Our minivan’s driver, Nawaz, recklessly overtakes cars on the narrow road, which seems even too tight for a single car, and for the life of me, I am not sure at all how cars are managing to drive forth from the opposite direction. Cows and goats are replaced with desert animals (and at one point I spot a gang of school kids merrily playing cricket and being watched very intently by a lone spectator—a camel). It is hard to believe that even the dessert has been hit with the floods. And according to some of the locals that we had met on the way, it has been raining every day in these southern parts, a real testament to the unrelenting and changing weather pattern of the world.

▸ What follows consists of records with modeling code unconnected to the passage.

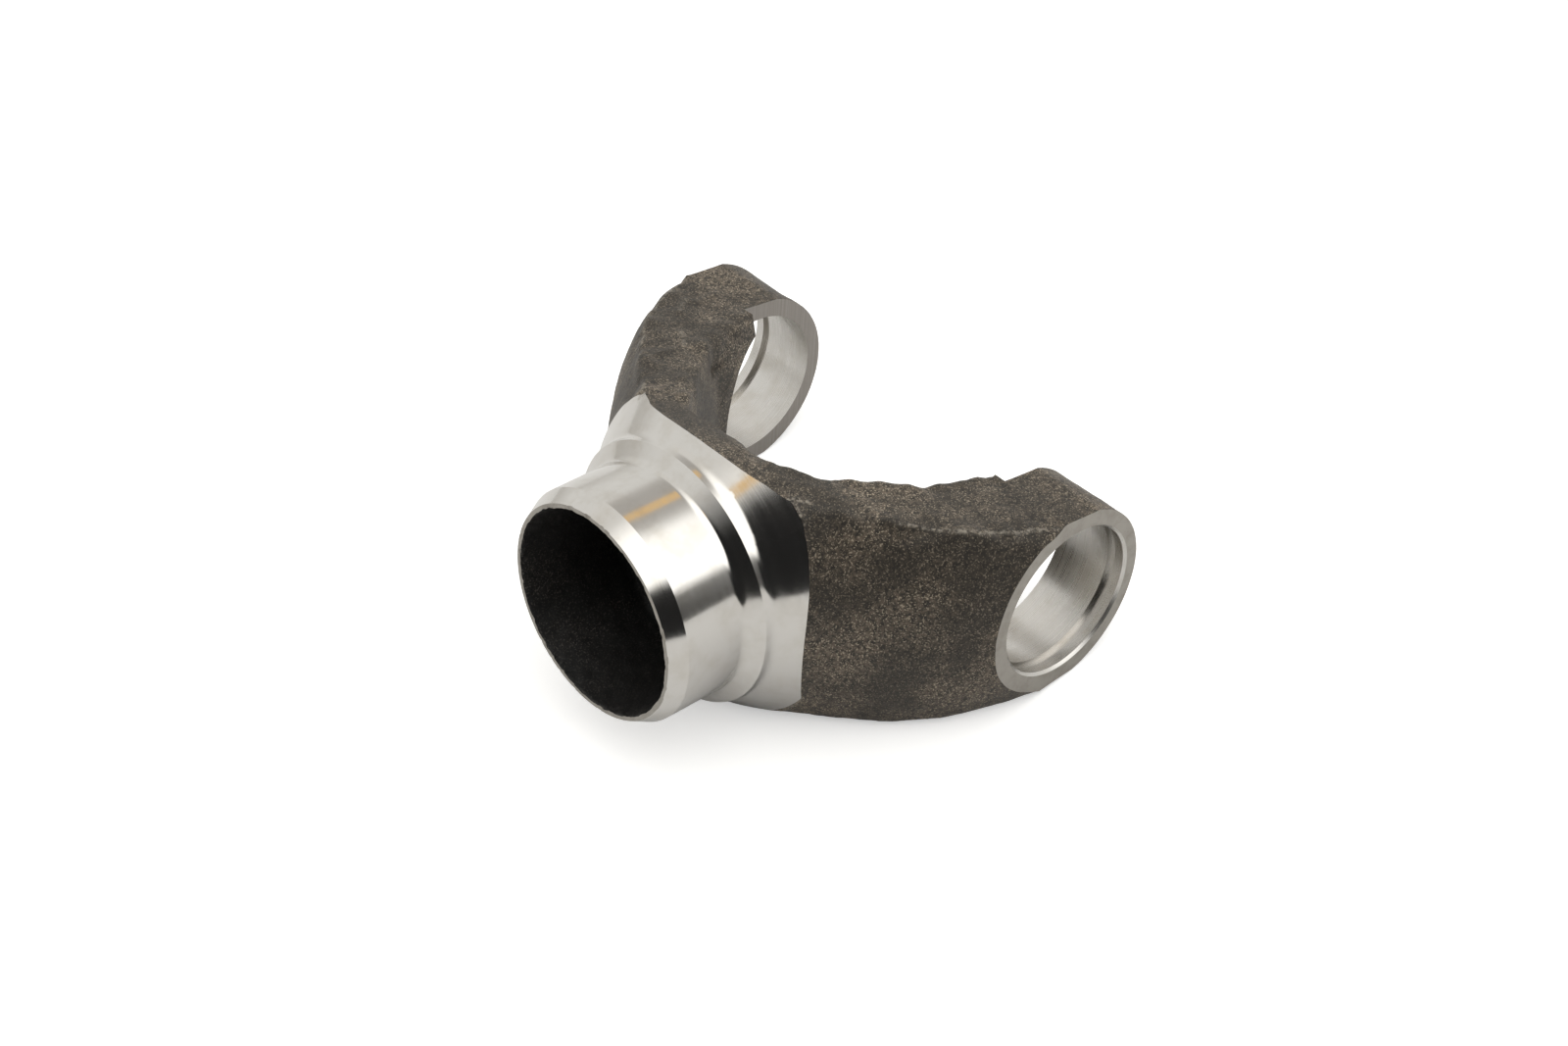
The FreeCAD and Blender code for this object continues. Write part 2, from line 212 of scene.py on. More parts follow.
def flipped(points, tris, zone, rounds=6):
    """Swaps the shared edge of two triangles of one surface where that makes them less thin."""
    for _ in range(rounds):
        edges, of_tri = edge_table(tris)
        sides = edge_sides(of_tri)
        t0, t1 = sides[:, 0], sides[:, 1]
        slot0 = (of_tri[t0] == np.arange(len(edges))[:, None]).argmax(axis=1)
        slot1 = (of_tri[t1] == np.arange(len(edges))[:, None]).argmax(axis=1)
        a, b = tris[t0, slot0], tris[t0, (slot0 + 1) % 3]
        c, d = tris[t0, (slot0 + 2) % 3], tris[t1, (slot1 + 2) % 3]

        def corner(p, q, r):
            u, v = points[q] - points[p], points[r] - points[p]
            size = np.linalg.norm(u, axis=1) * np.linalg.norm(v, axis=1)
            return np.arccos(np.clip((u * v).sum(axis=1) / np.maximum(size, 1e-12), -1, 1))

        now = corner(c, a, b) + corner(d, a, b)
        normal = triangle_normals(points, tris)
        flat = (normal[t0] * normal[t1]).sum(axis=1) > 0.985
        want = (now > math.pi + 0.02) & flat & (zone[t0] == zone[t1])
        new0 = np.c_[a, d, c]
        new1 = np.c_[d, b, c]
        n0, n1 = triangle_normals(points, new0), triangle_normals(points, new1)
        want &= ((n0 * normal[t0]).sum(axis=1) > 0.9) & ((n1 * normal[t0]).sum(axis=1) > 0.9)
        existing = set((edges[:, 0] * (len(points) + 1) + edges[:, 1]).tolist())
        key = np.minimum(c, d) * (len(points) + 1) + np.maximum(c, d)
        score = np.where(want, now, 0)
        best = np.zeros(len(tris))
        np.maximum.at(best, t0, score)
        np.maximum.at(best, t1, score)
        pick = want & (score >= best[t0]) & (score >= best[t1])
        pick = [e for e in np.flatnonzero(pick) if int(key[e]) not in existing]
        if not pick:
            break
        taken = np.zeros(len(tris), dtype=bool)
        for e in pick:
            if not taken[t0[e]] and not taken[t1[e]]:
                taken[[t0[e], t1[e]]] = True
                tris[t0[e]], tris[t1[e]] = new0[e], new1[e]
    return tris


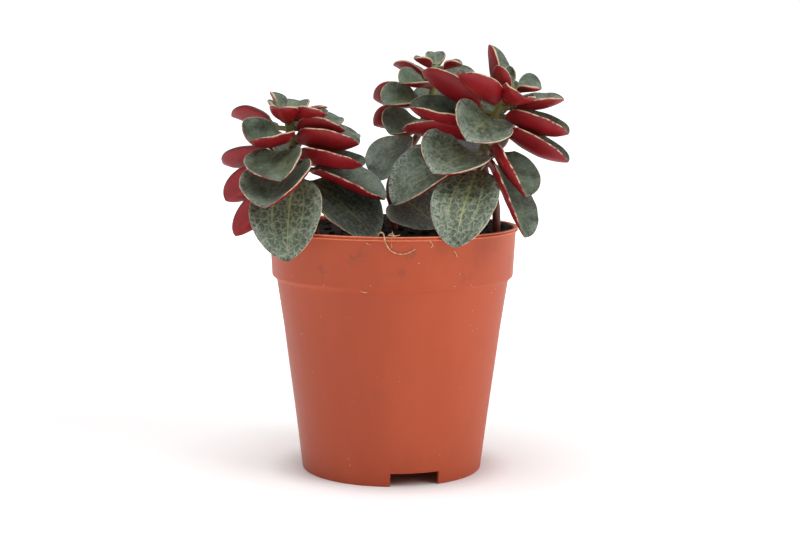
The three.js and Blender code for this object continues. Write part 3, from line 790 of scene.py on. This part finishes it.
class Leaf:
    """A leaf's shape, worked out from its row as rings of corners from its stem to its tip."""

    def __init__(self, side, row, seed):
        height, heading, rise, roll, self.length, self.width, fold, arch, self.petiole, self.own = row
        self.seed = seed
        self.widest = self.own.get("widest", 0.5)
        self.lean = self.own.get("lean", 0)
        self.along, self.up, self.across = leaf_frame(heading, rise, roll)
        self.set_rings(stem_point(side, height), math.radians(heading), math.radians(fold), arch)
        self.set_corners()

    def set_rings(self, middle, heading, fold, arch):
        """The petiole's rings from the stem out, then the blade's."""
        outward = level_direction(heading)
        foot = middle + outward * (STEM_RADIUS + FOOT_GAP)
        lead = unit(PETIOLE_ALONG * self.along + (1 - PETIOLE_ALONG) * outward)
        start = foot + self.petiole * lead
        self.root = middle + outward * STEM_RADIUS / 2
        self.tip = start + self.along * self.length

        out = np.linspace(0, 1, PETIOLE_RINGS, endpoint=False)
        t = (1 - np.cos(np.linspace(FIRST_RING, LAST_RING, BLADE_RINGS))) / 2
        self.t = np.append(np.zeros(PETIOLE_RINGS), t)
        self.stalk = np.append(1 - out, np.zeros(BLADE_RINGS))
        self.centres = np.vstack([
            self.root + np.outer(out, start - self.root),
            start + np.outer(t, self.along) * self.length + np.outer(arch * 4 * t * (1 - t), self.up),
        ])

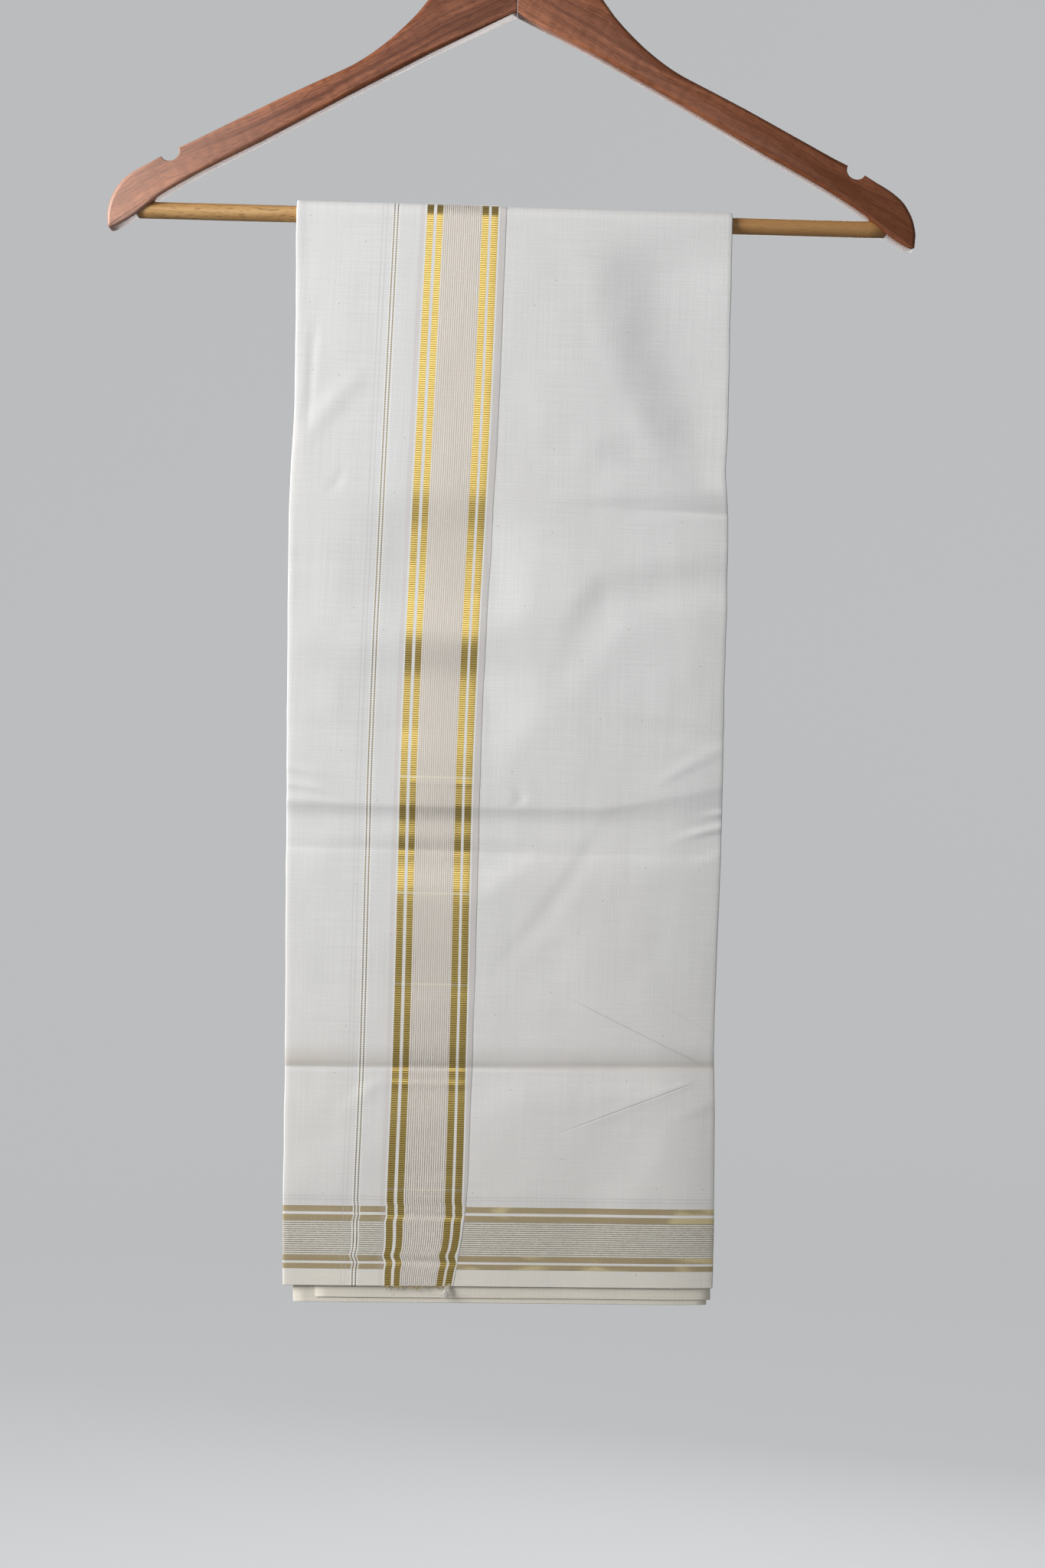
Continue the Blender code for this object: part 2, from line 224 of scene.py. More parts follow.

We finally arrive at our rest house, which was once indeed, a rest house; around when the British used to rule over these parts. Now it looks more like an abandoned house which may collapse on itself any minute. A scary looking house erected in the middle of nowhere, paint worn off, water leaking from one side, stray dogs running about, a lonesome cow tied to a tree a few feet away, lush green fields on two sides, farms on one side, and a canal on the other. "Bhoot-bangla lug raha hay" [Looks haunted] , was Dr Tariq's first impression. That raised my eye brows momentarily. My mind travels back in time to the same time last year, the crisp bedsheets of the beautiful Hyat Regency in downtown Montréal for three days, or the Hilton Garden Inn in Times Square last month. I'm a long way from the comforts of the material world - but I am not dazed, this is what I chose for myself. We walk into the resthouse and the first room I see has a single bed, and is as dirty a room as I've ever seen in my life. The driver made no complaints putting his bags down and claiming it. Avoiding the other rooms, we go straight to the master-bedroom, which has one king-bed and an A.C. Doctor's, being of higher social stature, claim the room without even uttering a single word. It was just understood by all as to who will reside in this room for the next few days. Arrangements are made for comforters to be placed on the floors so all the doctors can relish in the cool air conditioned room, the dispensers and the nurses show little reluctance to this seggregation of classes according to job qualification. Such is life here. People are genetically predisposed to mental slavery for which they show no protest. Iqbal tried relentlessly to make us come out of this mental slavery and fight for our rights. I'm too tired and too sick for anything more, all I can do is collapse on the comforter laid down for me and other junior doctors on the floor. I pray that I recover from the flu bug so I can do my share of work to the best of my ability.